Miriam Koch, Beigeordnete für Kultur und Integration der Stadt Düsseldorf, berichtete über die Situation in der Landeshauptstadt. Mit der größten ukrainischen Community in NRW seien die Herausforderungen seit dem russischen Angriffskrieg in manchen Phasen sehr hoch gewesen. Gerade die Unterbringung sei in Düsseldorf schwierig. Über 100 Liegenschaften hat die Stadt angemietet und akquiriert aktuell auch neue Flächen dauerhaft, vor allem seit Corona, leerstehende Büroflächen, um auch für zukünftige Herausforderungen gewachsen zu sein. Sie beschrieb, dass gerade 2015/2016 viel gelernt wurde und diese Strukturen jetzt wieder gut funktioniert haben. Düsseldorf sei nicht überfordert, aber ohne mehr finanzielle Unterstützung des Landes und Bundes überdehnt die Aufnahme aktuell den Haushalt. Trotzdem gäbe es einen parteiübergreifende Konsens für eine humanitäre Aufnahme.
Professor Haci-Halil Uslucan hat in seiner Präsentation (im Video/Datei wird die nächsten Tage hier verfügbar sein) den Blick auf die psychologischen Aspekte von Flucht und Integration. Beginnend mit der Sprache und Kommunikation zum Thema, die oft angst-betont ist, hin zu dem Blick auf Diskriminierungserfahrungen der Geflüchteten, aber auch in den Generationen der Türkeistämmigen. Die Ablehnung gerade von Roma-Familien und muslimischen Familien in der Aufnahmegesellschaft sei immer noch besonders hoch. Das belaste Geflüchtete zusätzlich zu den oftmals traumatischen Fluchterfahrungen auch psychosozial stark, und erschwere dadurch letztlich Integration in das Arbeitsleben, in Bildung und in der Nachbarschaft. Hier braucht es politisches Handeln, z.B. durch mehr Ressourcen für psychotherapeutische Begleitung, mehr Kenntnis und Unterstützung in Unterkünften.

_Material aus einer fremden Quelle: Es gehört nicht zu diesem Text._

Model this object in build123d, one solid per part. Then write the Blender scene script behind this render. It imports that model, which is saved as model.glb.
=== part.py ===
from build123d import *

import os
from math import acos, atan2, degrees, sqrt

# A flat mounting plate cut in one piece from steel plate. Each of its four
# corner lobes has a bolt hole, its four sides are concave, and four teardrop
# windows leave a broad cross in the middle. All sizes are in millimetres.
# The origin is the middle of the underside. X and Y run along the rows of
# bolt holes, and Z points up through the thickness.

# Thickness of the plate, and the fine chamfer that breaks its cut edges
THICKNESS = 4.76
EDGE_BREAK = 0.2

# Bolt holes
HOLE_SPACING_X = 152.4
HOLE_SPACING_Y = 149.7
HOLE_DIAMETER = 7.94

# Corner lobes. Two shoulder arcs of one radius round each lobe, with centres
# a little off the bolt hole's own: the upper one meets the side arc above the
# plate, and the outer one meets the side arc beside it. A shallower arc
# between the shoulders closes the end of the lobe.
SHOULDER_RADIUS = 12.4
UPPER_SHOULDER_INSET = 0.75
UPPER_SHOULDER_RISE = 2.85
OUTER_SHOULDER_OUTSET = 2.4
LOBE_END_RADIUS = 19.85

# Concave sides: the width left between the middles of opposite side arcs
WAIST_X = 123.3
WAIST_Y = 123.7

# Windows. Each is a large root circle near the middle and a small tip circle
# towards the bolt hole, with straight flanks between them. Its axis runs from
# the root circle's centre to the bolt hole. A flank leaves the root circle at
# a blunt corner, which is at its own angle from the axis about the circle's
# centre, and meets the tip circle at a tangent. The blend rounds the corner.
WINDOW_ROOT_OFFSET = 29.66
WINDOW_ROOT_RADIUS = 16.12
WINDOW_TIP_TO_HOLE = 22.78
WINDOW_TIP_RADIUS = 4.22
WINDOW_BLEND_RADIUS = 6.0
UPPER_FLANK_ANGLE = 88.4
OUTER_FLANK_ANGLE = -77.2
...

Julia Scheuer vom Projekt Moving Cities beschrieb in ihrer Präsentation wie sie mit Hilfe europa-weiter Netzwerke und Fallstudien erfolgreiche, solidarische Migrationspolitik sammeln und, im nächsten Schritt, mit Kommunen und Entscheidungsträgerinnen teilen. Auch um anderen Diskurs zu stärken, der zeigt, dass solidarische Aufnahme möglich und erfolgreich sein kann. Mehr dazu hier: https://moving-cities.eu/de Als Beispiel sprach sie über Zürich, wo mit der Einführung einer stadtweiten City-ID einfach und bürokratie-arm, alle Bewohner:innen Zugang zu sozialer, städtischer Infrastruktur gewährt werden.
Klar wurde in der Diskussion: Pauschal von “Überforderung” zu sprechen, führt nicht weiter und stimmt auch nicht. Hart-klingende Maßnahmen helfen auch wenig bzw. Sind kontraproduktiv. Vielmehr forderten unsere Gäste eine lösungsorientierte Politik, die Bedarfe erfasst und zielgenau Kommunen unterstützt. Dazu gehöre auch eine Verteilung von Geflüchteten, die nicht einfach nach finanziellen Gesichtspunkten (dem so genannten Königsteiner Schlüssel) funktioniere, sondern Faktoren wie Verfügbarkeit von Wohnraum, Bildungseinrichtungen, Betreuungsplätze und Arbeitskraft-Bedarfe mit einschließt. Hier gibt es mit match’in und rematch schon spannende Ansätze, die auch z.B. künstliche Intelligenz nutzen.
Soweit bis hierher. Wenn das Euer Interesse geweckt hat, schaut auf jeden Fall in die Aufzeichnung. Da steckt natürlich viel mehr drin.
Danke auch für Euer zahlreiches Feedback: Viele haben sich sehr gefreut über den positiven, konstruktiven und lösungsorientierten Austausch – ein Kontrapunkt zur öffentlichen Diskussion zu Verschärfungen, Kürzungen und Erschweren von Teilhabe. Das hat uns sehr gefreut.
Eine wichtige Bitte: Nehmt die Informationen aus diesem Webinar und teilt sie mit anderen. Vielleicht dann bald an Weihnachten in der Familie, bei Euch in der Arbeit oder im Freundeskreis. Positive Beispiele und eine Lösungsorientierung helfen dabei, den negativen Diskurs zu überwinden. Damit gewinnen alle!